Data
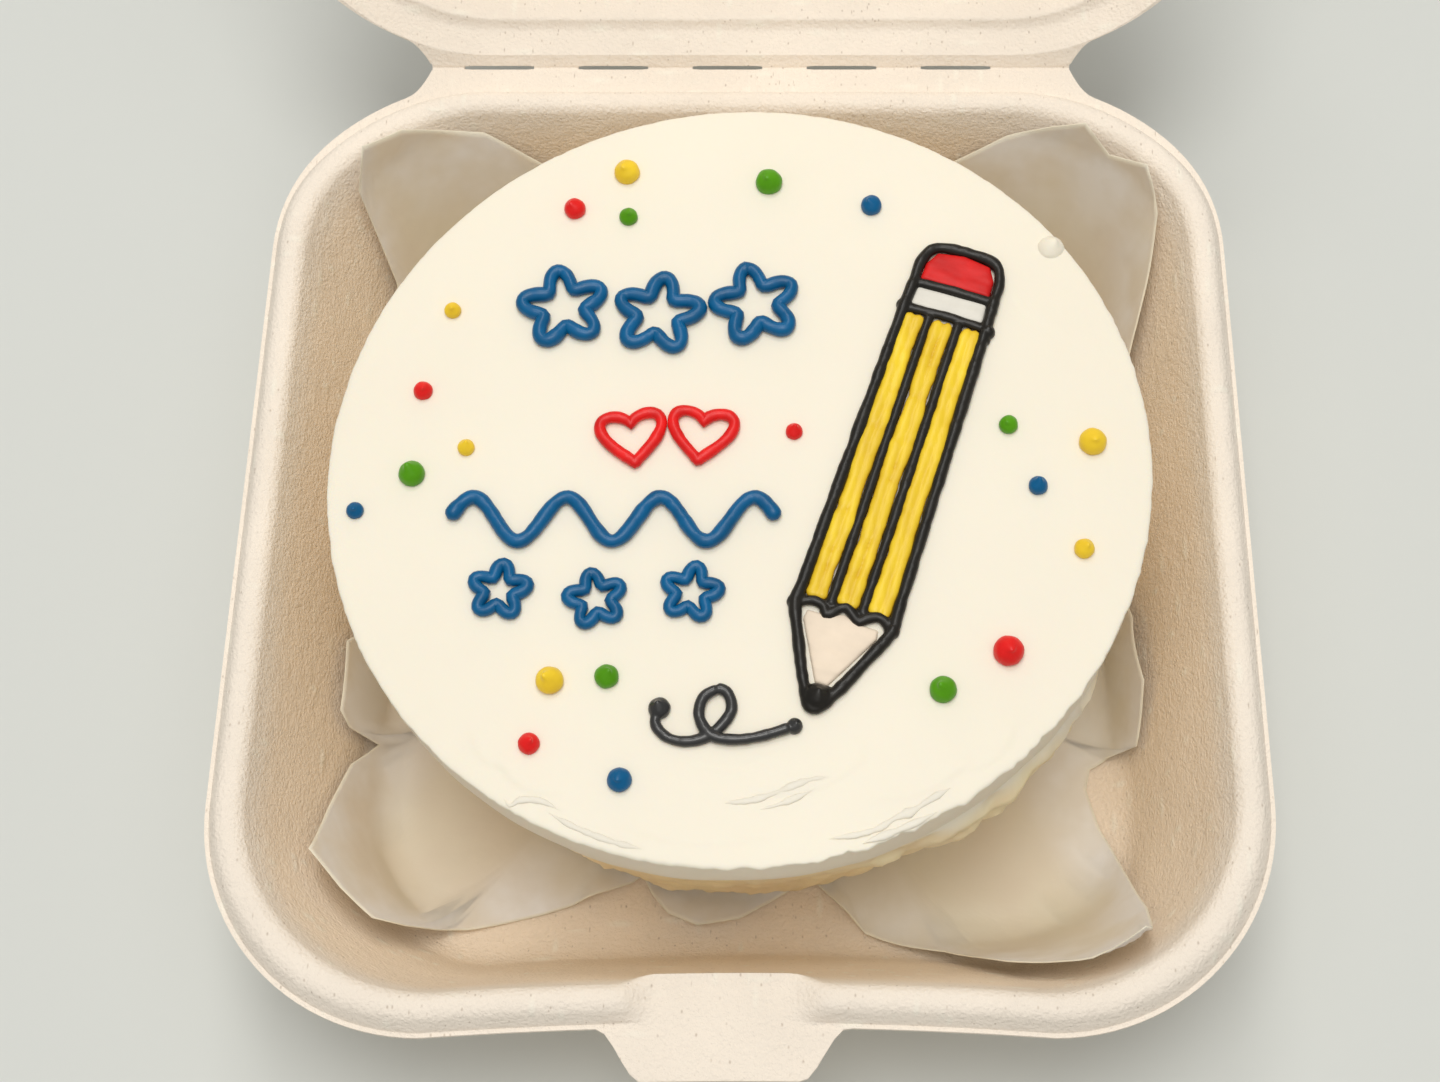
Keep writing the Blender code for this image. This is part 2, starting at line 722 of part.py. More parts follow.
def make_pencil_fill(colours, parts):
    point, body = PENCIL_POINT * 1000, PENCIL_BODY * 1000
    band, end = PENCIL_FERRULE * 1000, PENCIL_LENGTH * 1000
    rule = PENCIL_RULE * 1000
    gap = CLEARANCE * 1000 + PENCIL_INNER_LINE * 500 + 0.05
    side = CLEARANCE * 1000 + PENCIL_LINE * 500 + 0.1
    low_edge = PENCIL_HALF_LOW * 1000 - side - 0.15
    high_edge = PENCIL_HALF_HIGH * 1000 - side
    foot, head = point + 2.6, body - gap - 0.2
    middle = [(-rule + gap, foot), (rule - gap, foot), (rule - gap, head), (-rule + gap, head)]
    right = [(rule + gap, foot), (low_edge, foot), (high_edge, head), (rule + gap, head)]
    left = [(-across, along) for across, along in reversed(right)]
    for index, corners in enumerate((left, middle, right), start=1):
        pad(f"pencil_stripe_{index}", corners, 0.0011, colours["yellow"], parts)
    wood = [(-1.6, 6.6), (1.6, 6.6), (4.9, point - 1.3), (-4.9, point - 1.3)]
    pad("pencil_wood", wood, 0.0008, colours["wood"], parts)
    ferrule = [(-4.9, body + 1.4), (4.9, body + 1.4), (4.8, band - 1.2), (-4.8, band - 1.2)]
    pad("pencil_ferrule", ferrule, 0.0008, colours["white"], parts)
    eraser = [(-4.7, band + 1.4), (4.7, band + 1.4), (4.6, end - 4.4), (3.4, end - 2.7)]
    eraser += [(0.0, end - 2.3), (-3.4, end - 2.7), (-4.6, end - 4.4)]
    pad("pencil_eraser", eraser, 0.0011, colours["red"], parts)


def make_squiggle(black, parts, cutters, fused):
    first = [(-10.7, -36.6), (-11.2, -38.7), (-9.4, -40.7), (-6.4, -41.2), (-3.3, -40.0)]
    first += [(-0.9, -37.0), (-1.4, -34.3), (-3.2, -33.5)]
    second = [(-2.5, -33.6), (-4.7, -35.0), (-5.2, -37.8), (-3.5, -40.4), (-0.3, -41.0)]
    second += [(3.3, -40.5), (7.4, -39.2)]
    meshes = []
    for strand, lift in ((first, 0.0), (second, 0.12)):
        knots = [(x / 1000, y / 1000) for x, y in strand]
        path = smooth_path(knots, 3)
        meshes.append(rope("strand", path, 0.0015, 0.0013, cutters, swell=lift))
    meshes.append(drop_mesh("start", -0.0107, -0.0365, 0.0015, 0.0015))
    meshes.append(drop_mesh("end", 0.0078, -0.0390, 0.0011, 0.0012))
    return join_ropes("squiggle", meshes, black, parts, fused)


def make_motifs(colours, parts, cutters):
    """Plain piped shapes where the real cake carries its greeting."""
    blue, red = colours["blue"], colours["red"]
    stars = [(-26.8, 26.0, 6.2, 10), (-12.6, 24.8, 6.2, -8), (1.8, 26.5, 6.2, 14)]
    small = [(-33.6, -19.2, 4.0, -6), (-20.1, -20.5, 4.0, 12), (-6.7, -19.5, 4.0, -10)]
    for index, (x, y, radius, lean) in enumerate(stars + small, start=1):
        path = star_path(x / 1000, y / 1000, radius / 1000, math.radians(lean))
        width = BLUE_ROPE if index <= len(stars) else BLUE_ROPE * 0.85
        mesh = rope(f"star_{index}", path, width, width * 0.8, cutters, closed=True)
        place(f"star_{index}", mesh, blue, parts)
    for index, (x, y, lean) in enumerate([(-15.9, 5.0, 8), (-5.7, 5.4, -7)], start=1):
        path = heart_path(x / 1000, y / 1000, 0.0090, math.radians(lean))
        mesh = rope(f"heart_{index}", path, RED_ROPE, RED_ROPE * 0.8, cutters, closed=True)
        place(f"heart_{index}", mesh, red, parts)
    wave = []
    for step in range(WAVE_POINTS + 1):
        share = step / WAVE_POINTS
        x = -0.0415 + 0.0468 * share
        wave.append((x, -0.0084 + 0.0034 * math.sin(2 * math.pi * WAVE_PERIODS * share)))
    mesh = rope("wave", wave, BLUE_ROPE, BLUE_ROPE * 0.8, cutters)
    place("wave", mesh, blue, parts)


def build():
    clear_scene()
    parts = new_collection("bento_cake")
    cutters = new_collection("cutters", hidden=True)
    fused = new_collection("fused", hidden=True)
    pulp = new_material("pulp", (0.86, 0.80, 0.72), 0.85)
    paper = new_material("greaseproof", (0.80, 0.72, 0.62), 0.5)
    frosting = new_material("frosting", (0.96, 0.93, 0.84), 0.45)
    black = new_material("black_icing", (0.02, 0.02, 0.02), 0.3)
    colours = {
        "yellow": new_material("yellow_icing", (0.95, 0.72, 0.05), 0.35),
        "wood": new_material("pale_icing", (0.95, 0.86, 0.74), 0.45),
        "white": new_material("white_icing", (0.95, 0.93, 0.90), 0.45),
        "red": new_material("red_icing", (0.85, 0.06, 0.07), 0.35),
        "blue": new_material("blue_icing", (0.01, 0.18, 0.45), 0.3),
    }
    make_box(pulp, parts, cutters)
    make_paper(paper, parts)
    make_cake(frosting, parts, fused)
    make_pencil_outline(black, parts, cutters, fused)
    make_pencil_fill(colours, parts)
    make_squiggle(black, parts, cutters, fused)
    make_motifs(colours, parts, cutters)


build()
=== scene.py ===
"""Looks of a small iced cake in its moulded pulp box.

Laid out as an add-on: every piece has its own operator, and the panel lists them.
Metres, +Z up, the front of the box towards -Y.
"""

import json
import math

import bmesh
import bpy
from mathutils import Matrix, Vector, noise


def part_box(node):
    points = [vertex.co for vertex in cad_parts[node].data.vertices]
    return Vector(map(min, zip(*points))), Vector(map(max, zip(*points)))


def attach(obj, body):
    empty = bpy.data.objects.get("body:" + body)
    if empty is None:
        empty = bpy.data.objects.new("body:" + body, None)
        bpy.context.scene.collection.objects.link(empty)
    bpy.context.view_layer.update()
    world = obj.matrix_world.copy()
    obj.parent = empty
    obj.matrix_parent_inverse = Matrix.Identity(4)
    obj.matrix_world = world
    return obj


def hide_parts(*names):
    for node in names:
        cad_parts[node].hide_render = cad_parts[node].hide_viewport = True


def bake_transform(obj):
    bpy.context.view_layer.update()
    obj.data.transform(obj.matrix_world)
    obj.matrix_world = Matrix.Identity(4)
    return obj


bl_info = {
    "name": "Bento cake",
    "version": (1, 0, 0),
    "blender": (4, 5, 0),
    "location": "View3D > Sidebar > Bento cake",
    "description": "An iced cake on greaseproof paper in an open pulp box",
    "category": "Object",
}

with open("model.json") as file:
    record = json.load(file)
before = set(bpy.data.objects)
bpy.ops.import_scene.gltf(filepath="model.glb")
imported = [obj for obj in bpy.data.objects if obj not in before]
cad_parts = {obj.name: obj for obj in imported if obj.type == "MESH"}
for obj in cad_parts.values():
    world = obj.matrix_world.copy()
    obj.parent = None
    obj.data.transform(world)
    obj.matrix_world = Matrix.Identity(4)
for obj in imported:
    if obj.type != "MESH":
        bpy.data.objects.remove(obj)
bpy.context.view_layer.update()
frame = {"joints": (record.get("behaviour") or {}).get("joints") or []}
JOINT = frame["joints"][0]
HINGE = Vector(JOINT["pos_m"])
LID_OPENING = math.radians(JOINT["range_deg"][1])

# Gap that the solids keep to each other, and the planes that the pieces lie on
CLEARANCE = 0.0003
WALL = 0.0009
PAPER_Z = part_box("paper_liner")[0].z + 0.00015
CAKE_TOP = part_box("star_1")[0].z - CLEARANCE
CAKE_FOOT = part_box("cake")[0].z
LIP_Z = HINGE.z - CLEARANCE / 2

# Plan of the box, and its base
HALF_X = 0.0760
HALF_Y = 0.0784
CORNER_RADIUS = 0.0326
CORNER_SHARPENING = 0.7
FRONT_BOW = 0.0015
LIP_WIDTH = 0.0006
BEAD_RISE = 0.0027
WALL_INSET = 0.0061
WALL_TAPER = 0.318
FLOOR_FILLET = 0.0065
BEAD = [(LIP_WIDTH, 0.0), (0.0013, 0.42), (0.0021, 0.82), (0.0031, 1.0), (0.0042, 0.99)]
BEAD += [(0.0050, 0.88), (0.0057, 0.60), (WALL_INSET, 0.2)]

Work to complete
Reproduce word for word the material above, beginning with the line that contains "make_paper(paper, parts)" and ending with the line that contains "imported = [obj".

Task response
    make_paper(paper, parts)
    make_cake(frosting, parts, fused)
    make_pencil_outline(black, parts, cutters, fused)
    make_pencil_fill(colours, parts)
    make_squiggle(black, parts, cutters, fused)
    make_motifs(colours, parts, cutters)


build()
=== scene.py ===
"""Looks of a small iced cake in its moulded pulp box.

Laid out as an add-on: every piece has its own operator, and the panel lists them.
Metres, +Z up, the front of the box towards -Y.
"""

import json
import math

import bmesh
import bpy
from mathutils import Matrix, Vector, noise


def part_box(node):
    points = [vertex.co for vertex in cad_parts[node].data.vertices]
    return Vector(map(min, zip(*points))), Vector(map(max, zip(*points)))


def attach(obj, body):
    empty = bpy.data.objects.get("body:" + body)
    if empty is None:
        empty = bpy.data.objects.new("body:" + body, None)
        bpy.context.scene.collection.objects.link(empty)
    bpy.context.view_layer.update()
    world = obj.matrix_world.copy()
    obj.parent = empty
    obj.matrix_parent_inverse = Matrix.Identity(4)
    obj.matrix_world = world
    return obj


def hide_parts(*names):
    for node in names:
        cad_parts[node].hide_render = cad_parts[node].hide_viewport = True


def bake_transform(obj):
    bpy.context.view_layer.update()
    obj.data.transform(obj.matrix_world)
    obj.matrix_world = Matrix.Identity(4)
    return obj


bl_info = {
    "name": "Bento cake",
    "version": (1, 0, 0),
    "blender": (4, 5, 0),
    "location": "View3D > Sidebar > Bento cake",
    "description": "An iced cake on greaseproof paper in an open pulp box",
    "category": "Object",
}

with open("model.json") as file:
    record = json.load(file)
before = set(bpy.data.objects)
bpy.ops.import_scene.gltf(filepath="model.glb")
imported = [obj for obj in bpy.data.objects if obj not in before]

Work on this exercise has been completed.